* BEGIN Information provided *
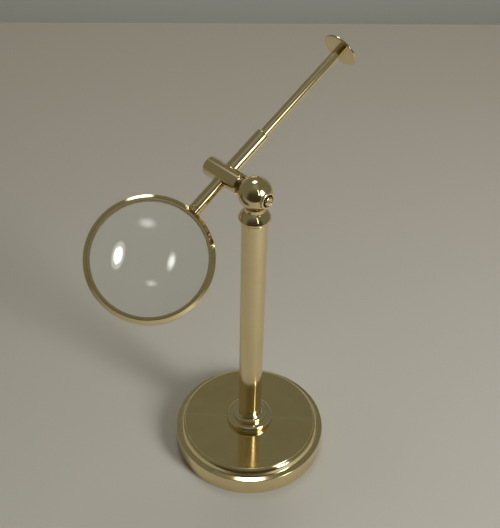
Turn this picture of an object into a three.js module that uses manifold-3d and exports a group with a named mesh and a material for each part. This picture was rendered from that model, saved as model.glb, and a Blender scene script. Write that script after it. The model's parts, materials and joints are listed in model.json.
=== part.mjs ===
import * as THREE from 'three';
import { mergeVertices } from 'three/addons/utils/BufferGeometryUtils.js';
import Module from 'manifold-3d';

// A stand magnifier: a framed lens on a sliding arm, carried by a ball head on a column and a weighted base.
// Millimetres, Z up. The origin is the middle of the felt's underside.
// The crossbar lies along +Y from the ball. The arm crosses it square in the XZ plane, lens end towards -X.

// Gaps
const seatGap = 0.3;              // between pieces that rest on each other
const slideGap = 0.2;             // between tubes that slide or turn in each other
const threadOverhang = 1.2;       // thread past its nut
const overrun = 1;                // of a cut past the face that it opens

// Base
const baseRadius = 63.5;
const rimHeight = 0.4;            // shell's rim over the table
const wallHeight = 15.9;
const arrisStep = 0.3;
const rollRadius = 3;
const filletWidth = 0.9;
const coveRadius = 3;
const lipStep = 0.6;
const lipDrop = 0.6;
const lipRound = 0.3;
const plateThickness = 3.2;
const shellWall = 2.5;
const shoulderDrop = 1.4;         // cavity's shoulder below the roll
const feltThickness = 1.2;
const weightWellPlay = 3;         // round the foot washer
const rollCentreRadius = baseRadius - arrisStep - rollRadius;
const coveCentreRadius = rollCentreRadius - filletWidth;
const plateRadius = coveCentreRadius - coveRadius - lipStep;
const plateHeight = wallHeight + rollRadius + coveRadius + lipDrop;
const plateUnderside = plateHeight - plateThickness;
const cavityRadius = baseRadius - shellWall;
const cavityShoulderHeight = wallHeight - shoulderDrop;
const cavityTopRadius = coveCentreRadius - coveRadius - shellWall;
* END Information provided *
Exercise requirements: Gather all the lines that include the word "manifold" and copy them out.

Full answer:
Turn this picture of an object into a three.js module that uses manifold-3d and exports a group with a named mesh and a material for each part. This picture was rendered from that model, saved as model.glb, and a Blender scene script. Write that script after it. The model's parts, materials and joints are listed in model.json.
import Module from 'manifold-3d';